Problem
From the entries below, list each line with "Blender".
─── Listed entries ───
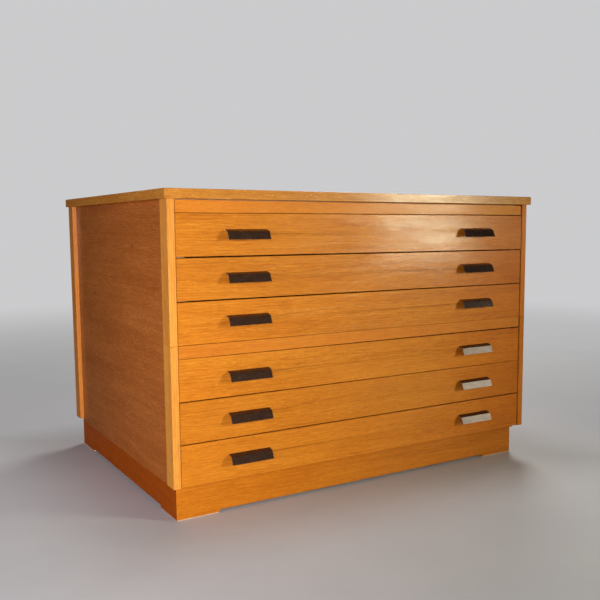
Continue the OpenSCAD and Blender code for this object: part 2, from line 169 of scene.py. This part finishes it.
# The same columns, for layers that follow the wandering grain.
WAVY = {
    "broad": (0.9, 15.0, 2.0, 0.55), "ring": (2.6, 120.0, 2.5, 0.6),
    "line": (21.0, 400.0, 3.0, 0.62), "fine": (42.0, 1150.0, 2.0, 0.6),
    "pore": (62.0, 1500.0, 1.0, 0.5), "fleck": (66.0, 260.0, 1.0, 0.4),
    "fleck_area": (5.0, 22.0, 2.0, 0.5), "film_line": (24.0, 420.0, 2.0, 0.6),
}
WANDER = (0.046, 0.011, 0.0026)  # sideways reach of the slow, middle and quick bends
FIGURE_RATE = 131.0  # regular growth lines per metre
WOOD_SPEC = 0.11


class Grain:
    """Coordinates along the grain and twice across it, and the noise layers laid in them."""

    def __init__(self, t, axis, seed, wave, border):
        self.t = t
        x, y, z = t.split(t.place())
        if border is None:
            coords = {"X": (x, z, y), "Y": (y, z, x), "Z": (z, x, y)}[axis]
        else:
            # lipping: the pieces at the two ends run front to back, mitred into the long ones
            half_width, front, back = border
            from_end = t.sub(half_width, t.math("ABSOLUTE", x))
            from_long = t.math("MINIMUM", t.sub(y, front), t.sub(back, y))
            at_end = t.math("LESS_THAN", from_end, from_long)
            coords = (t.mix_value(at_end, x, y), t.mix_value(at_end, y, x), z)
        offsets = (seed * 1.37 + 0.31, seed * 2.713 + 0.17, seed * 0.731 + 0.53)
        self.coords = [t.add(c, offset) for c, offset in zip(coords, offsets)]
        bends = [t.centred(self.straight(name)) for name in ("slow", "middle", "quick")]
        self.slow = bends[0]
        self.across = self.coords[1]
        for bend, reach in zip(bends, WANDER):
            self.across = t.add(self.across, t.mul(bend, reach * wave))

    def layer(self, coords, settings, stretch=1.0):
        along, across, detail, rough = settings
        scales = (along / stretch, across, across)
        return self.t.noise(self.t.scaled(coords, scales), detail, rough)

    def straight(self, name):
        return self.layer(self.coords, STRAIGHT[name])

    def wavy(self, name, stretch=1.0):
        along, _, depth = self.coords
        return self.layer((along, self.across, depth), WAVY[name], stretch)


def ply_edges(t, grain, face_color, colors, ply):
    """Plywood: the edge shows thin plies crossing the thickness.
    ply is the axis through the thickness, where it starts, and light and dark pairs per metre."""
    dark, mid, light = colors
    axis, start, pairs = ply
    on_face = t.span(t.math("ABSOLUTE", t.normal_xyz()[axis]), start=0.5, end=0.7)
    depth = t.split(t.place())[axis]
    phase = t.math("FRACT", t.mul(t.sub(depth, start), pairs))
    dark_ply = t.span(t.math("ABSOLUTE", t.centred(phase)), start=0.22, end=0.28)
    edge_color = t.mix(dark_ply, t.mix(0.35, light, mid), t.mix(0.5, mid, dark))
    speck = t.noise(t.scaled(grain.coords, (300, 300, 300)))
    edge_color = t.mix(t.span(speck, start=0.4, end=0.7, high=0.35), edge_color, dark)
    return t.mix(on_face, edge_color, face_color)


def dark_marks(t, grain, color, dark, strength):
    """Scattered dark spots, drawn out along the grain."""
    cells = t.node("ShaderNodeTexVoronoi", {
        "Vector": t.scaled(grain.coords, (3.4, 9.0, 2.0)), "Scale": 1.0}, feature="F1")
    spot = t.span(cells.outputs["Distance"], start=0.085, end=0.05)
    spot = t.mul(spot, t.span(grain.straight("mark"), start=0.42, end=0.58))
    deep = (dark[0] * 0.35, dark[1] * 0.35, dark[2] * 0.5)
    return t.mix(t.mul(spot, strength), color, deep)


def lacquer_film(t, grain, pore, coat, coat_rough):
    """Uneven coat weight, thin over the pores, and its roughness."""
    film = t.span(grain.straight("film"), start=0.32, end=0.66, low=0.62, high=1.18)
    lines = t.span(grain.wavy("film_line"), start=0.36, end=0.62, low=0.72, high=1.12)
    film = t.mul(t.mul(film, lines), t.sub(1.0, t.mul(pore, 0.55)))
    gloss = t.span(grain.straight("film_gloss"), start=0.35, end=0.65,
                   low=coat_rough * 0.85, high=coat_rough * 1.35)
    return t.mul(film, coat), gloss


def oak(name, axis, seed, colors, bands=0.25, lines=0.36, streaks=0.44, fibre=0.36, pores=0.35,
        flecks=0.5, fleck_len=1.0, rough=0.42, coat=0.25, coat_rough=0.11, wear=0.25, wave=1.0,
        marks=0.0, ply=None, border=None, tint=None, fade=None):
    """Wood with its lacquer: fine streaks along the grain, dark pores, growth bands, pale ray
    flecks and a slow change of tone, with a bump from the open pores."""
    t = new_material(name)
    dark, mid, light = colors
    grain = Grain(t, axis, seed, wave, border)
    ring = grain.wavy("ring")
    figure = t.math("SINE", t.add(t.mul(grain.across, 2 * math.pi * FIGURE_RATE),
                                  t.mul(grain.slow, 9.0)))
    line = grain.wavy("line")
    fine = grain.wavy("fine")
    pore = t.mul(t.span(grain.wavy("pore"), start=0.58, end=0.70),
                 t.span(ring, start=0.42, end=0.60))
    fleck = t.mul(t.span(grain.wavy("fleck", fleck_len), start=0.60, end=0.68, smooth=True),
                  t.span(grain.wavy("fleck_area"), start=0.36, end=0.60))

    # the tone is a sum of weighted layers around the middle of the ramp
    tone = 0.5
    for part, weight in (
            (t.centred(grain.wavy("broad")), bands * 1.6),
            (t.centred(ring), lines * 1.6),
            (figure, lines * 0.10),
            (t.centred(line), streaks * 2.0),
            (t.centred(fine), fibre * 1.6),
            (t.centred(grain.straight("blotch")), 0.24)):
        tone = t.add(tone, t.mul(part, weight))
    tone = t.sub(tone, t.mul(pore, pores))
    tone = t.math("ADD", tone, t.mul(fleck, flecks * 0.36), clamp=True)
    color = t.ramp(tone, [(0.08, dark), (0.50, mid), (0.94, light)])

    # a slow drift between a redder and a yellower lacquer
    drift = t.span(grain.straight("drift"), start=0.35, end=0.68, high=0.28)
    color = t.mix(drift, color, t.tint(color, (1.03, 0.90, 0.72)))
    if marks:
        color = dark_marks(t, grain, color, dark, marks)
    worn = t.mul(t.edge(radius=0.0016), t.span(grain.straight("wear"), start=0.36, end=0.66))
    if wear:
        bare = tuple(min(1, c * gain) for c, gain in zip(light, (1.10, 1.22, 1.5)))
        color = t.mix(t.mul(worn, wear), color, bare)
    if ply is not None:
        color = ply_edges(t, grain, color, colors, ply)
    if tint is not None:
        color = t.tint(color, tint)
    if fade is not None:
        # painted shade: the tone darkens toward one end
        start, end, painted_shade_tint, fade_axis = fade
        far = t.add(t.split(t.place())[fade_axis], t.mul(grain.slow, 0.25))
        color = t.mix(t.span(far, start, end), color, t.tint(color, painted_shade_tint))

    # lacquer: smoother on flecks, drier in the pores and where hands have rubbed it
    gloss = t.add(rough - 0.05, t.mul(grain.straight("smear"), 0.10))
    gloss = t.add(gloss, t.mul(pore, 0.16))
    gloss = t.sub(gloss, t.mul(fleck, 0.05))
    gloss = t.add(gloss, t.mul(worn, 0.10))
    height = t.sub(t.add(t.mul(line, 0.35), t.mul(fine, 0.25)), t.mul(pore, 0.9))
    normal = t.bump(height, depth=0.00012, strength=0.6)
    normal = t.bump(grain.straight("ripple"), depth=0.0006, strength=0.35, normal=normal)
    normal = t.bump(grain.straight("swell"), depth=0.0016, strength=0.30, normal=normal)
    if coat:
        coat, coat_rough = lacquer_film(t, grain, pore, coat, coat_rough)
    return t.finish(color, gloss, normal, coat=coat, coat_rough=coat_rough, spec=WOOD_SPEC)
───
─── Listed entries ───
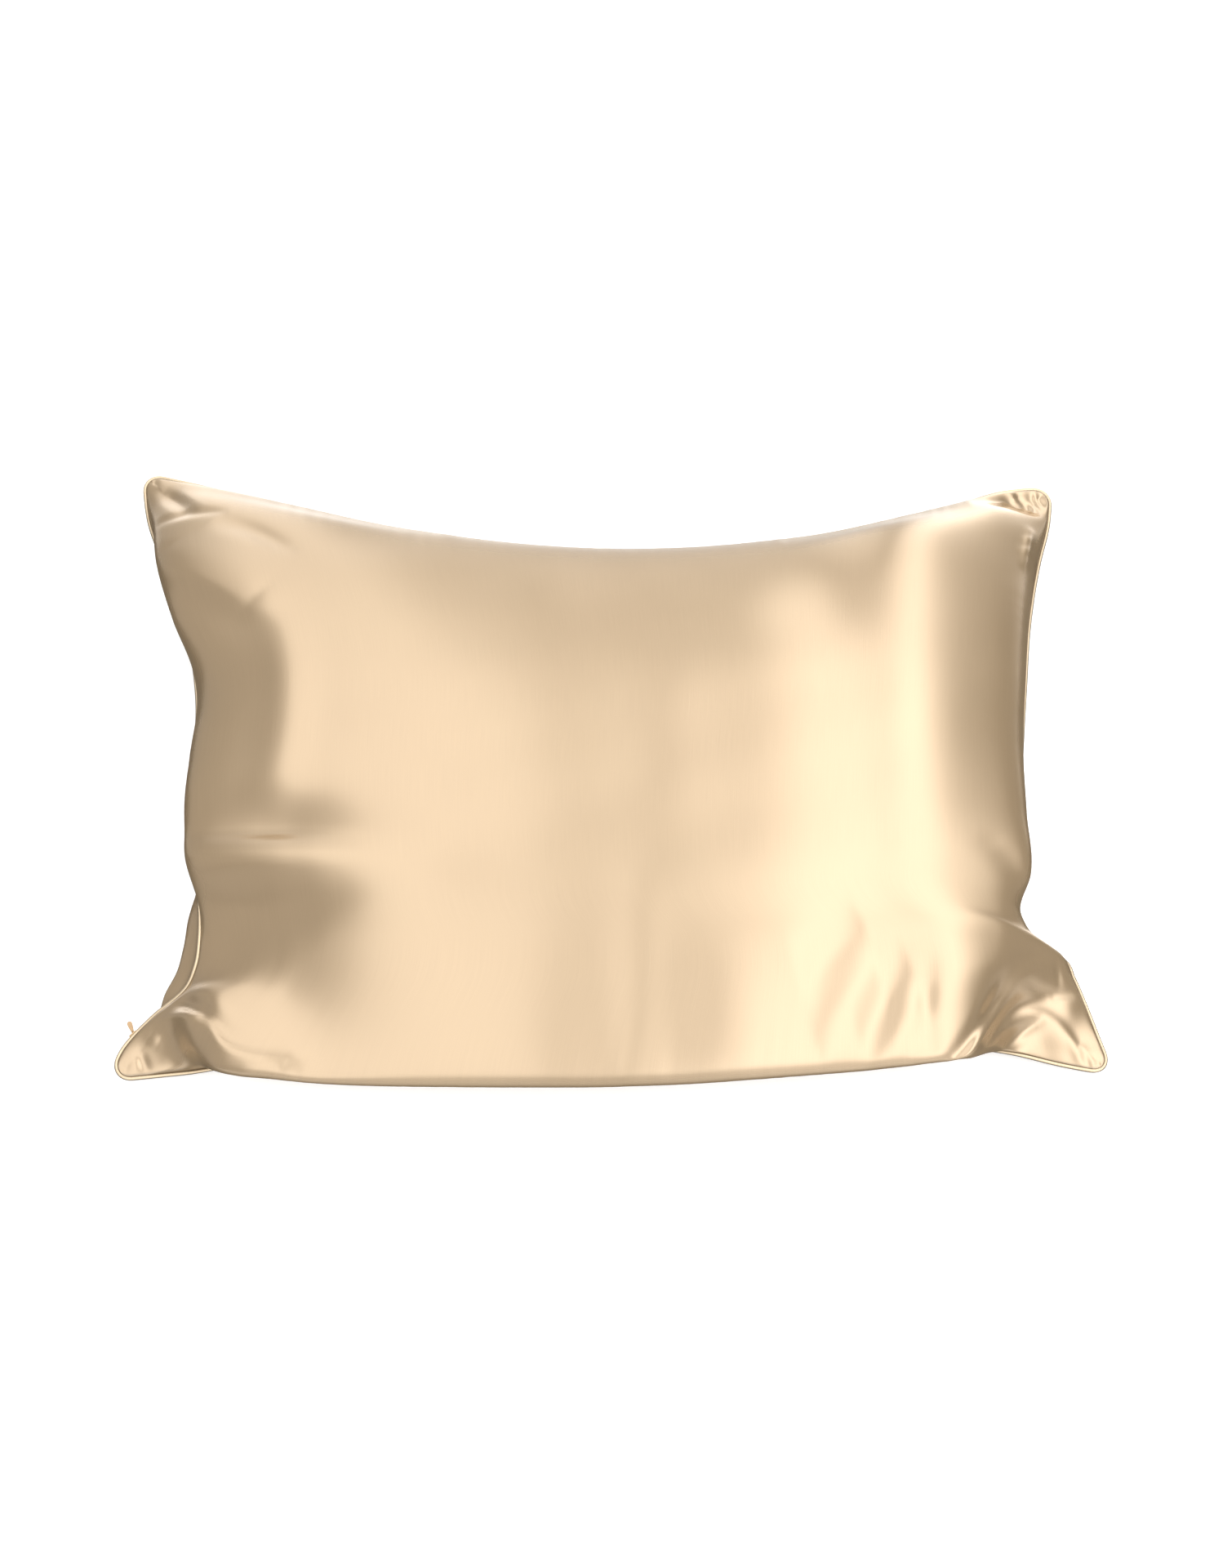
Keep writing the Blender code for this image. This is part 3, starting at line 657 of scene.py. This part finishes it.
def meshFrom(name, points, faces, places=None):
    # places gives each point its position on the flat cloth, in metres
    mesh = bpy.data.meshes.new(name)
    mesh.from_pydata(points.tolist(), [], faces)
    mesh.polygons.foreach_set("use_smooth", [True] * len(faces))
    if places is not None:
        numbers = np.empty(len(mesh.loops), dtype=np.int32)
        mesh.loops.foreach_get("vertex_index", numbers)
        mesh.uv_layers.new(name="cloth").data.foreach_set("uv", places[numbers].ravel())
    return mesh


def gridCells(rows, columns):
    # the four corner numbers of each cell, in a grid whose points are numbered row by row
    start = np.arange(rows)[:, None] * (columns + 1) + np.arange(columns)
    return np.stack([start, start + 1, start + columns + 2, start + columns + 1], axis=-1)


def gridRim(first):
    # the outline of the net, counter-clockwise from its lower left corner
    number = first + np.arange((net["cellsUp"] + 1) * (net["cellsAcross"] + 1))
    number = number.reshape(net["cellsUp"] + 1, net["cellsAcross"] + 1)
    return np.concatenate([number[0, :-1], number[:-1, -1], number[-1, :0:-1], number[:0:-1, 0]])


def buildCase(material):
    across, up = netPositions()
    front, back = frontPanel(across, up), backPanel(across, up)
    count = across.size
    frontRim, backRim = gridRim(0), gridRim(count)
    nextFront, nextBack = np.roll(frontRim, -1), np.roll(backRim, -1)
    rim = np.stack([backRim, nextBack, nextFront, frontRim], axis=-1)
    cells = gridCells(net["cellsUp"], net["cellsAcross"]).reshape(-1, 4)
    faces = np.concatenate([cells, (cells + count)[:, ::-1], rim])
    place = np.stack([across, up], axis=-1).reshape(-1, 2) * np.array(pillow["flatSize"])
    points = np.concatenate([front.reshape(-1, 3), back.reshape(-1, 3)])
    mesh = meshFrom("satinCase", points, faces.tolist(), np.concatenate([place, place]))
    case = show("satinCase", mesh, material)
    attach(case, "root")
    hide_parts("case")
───
Full response
Continue the OpenSCAD and Blender code for this object: part 2, from line 169 of scene.py. This part finishes it.
Keep writing the Blender code for this image. This is part 3, starting at line 657 of scene.py. This part finishes it.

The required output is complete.